SHENZHEN, China, March 18, 2015 /PRNewswire/ --Tencent Holdings Limited ("Tencent" or the "Company") (SEHK 00700), a leading provider of comprehensive Internet services in China, today announced the unaudited consolidated results for the fourth quarter of 2014 ("4Q2014") and audited consolidated results for the year ended December 31, 2014 ("FY2014").
FY2014 Key Highlights:
•   Total revenues were RMB78,932 million (USD12,899 million[1]), an increase of 31% over the year ended December 31, 2013 ("YoY").
•   Operating profit was RMB30,542 million (USD4,991 million), an increase of 59% YoY.   Operating margin increased to 39% from 32% last year.
•   Profit for the year was RMB23,888 (USD3,904 million), an increase of 53% YoY. Net margin increased to 30% from 26% last year.
•   Profit attributable to equity holders of the Company for the year was RMB23,810 million (USD3,891 million), an increase of 54% YoY.
•   Basic earnings per share2 were RMB2.579.  Diluted earnings per share2 were RMB2.545.
•   The Board has recommended a final dividend of HKD0.36 per share for FY2014 (2013: HKD1.20 per share before the effect of the Share Subdivision, or HKD0.24 per share after the effect of the Share Subdivision), subject to approval of the shareholders.
•   On a non-GAAP basis3, excluding share-based compensation, deemed disposal gains, amortization of intangible assets and impairment provision:
o   Operating profit was RMB30,497 million (USD4,984 million), an increase of 49% YoY.   Operating margin increased to 39% from 34% last year.
o   Profit for the year was RMB24,420 million (USD3,991 million), an increase of 42% YoY. Net margin increased to 31% from 28% last year.
o   Profit attributable to equity holders of the Company for the year was RMB24,224  million (USD3,959 million), an increase of 43% YoY.
o   Basic earnings per share was RMB2.624. Diluted earnings per share was RMB2.589.
[1] Figures stated in USD are based on USD1 to RMB6.1190
[2] EPS was stated after taking into account the effect of Share Subdivision. Comparative figures have been restated on the assumption that the Share Subdivision had been effective in prior periods.
[3] Since the first quarter of 2014, we have included gains/losses on disposals of investees and businesses in the non-GAAP adjustment. Comparative figures have been restated to conform to the new presentation.
4Q2014 Key Highlights:
•   Total revenues were RMB20,978 million (USD3,428 million), an increase of 24% over the fourth quarter of 2013 ("YoY").

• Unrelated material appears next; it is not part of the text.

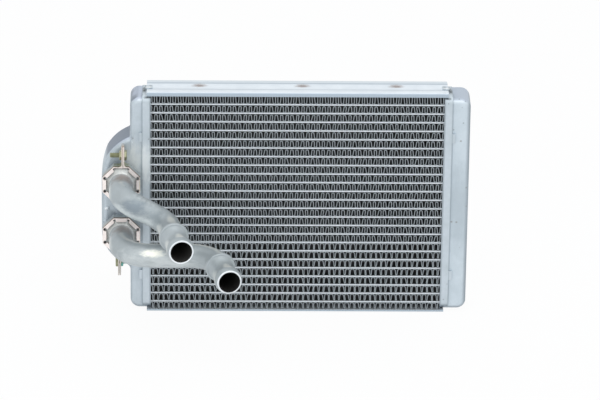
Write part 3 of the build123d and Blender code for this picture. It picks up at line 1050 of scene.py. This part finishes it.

•   Operating profit was RMB7,394 million (USD1,208 million), an increase of 56% YoY. Operating margin increased to 35% from 28% last year.
•   Profit for the period was RMB5,954 million (USD 973 million), an increase of 51% YoY. Net margin increased to 28% from 23% last year.
•   Profit attributable to equity holders of the Company for the quarter was RMB5,860 million (USD958 million), an increase of 50% YoY.
•   Basic earnings per share were RMB0.632. Diluted earnings per share were RMB0.625.
•   On a Non-GAAP basis, excluding share-based compensation, deemed disposal gains, amortization of intangible assets and impairment provision:
o   Operating profit was RMB8,068 million (USD1,319 million), an increase of 59% YoY.   Operating margin increased to 38% from 30% last year.
o   Profit for the quarter was RMB6,841 million (USD1,118 million), an increase of 52% YoY. Net margin increased to 33% from 26% last year.
o   Profit attributable to equity holders of the Company for the quarter was RMB6,723  million (USD1,099 million), an increase of 51% YoY.
o   Basic earnings per share was RMB0.725. Diluted earnings per share was RMB0.717.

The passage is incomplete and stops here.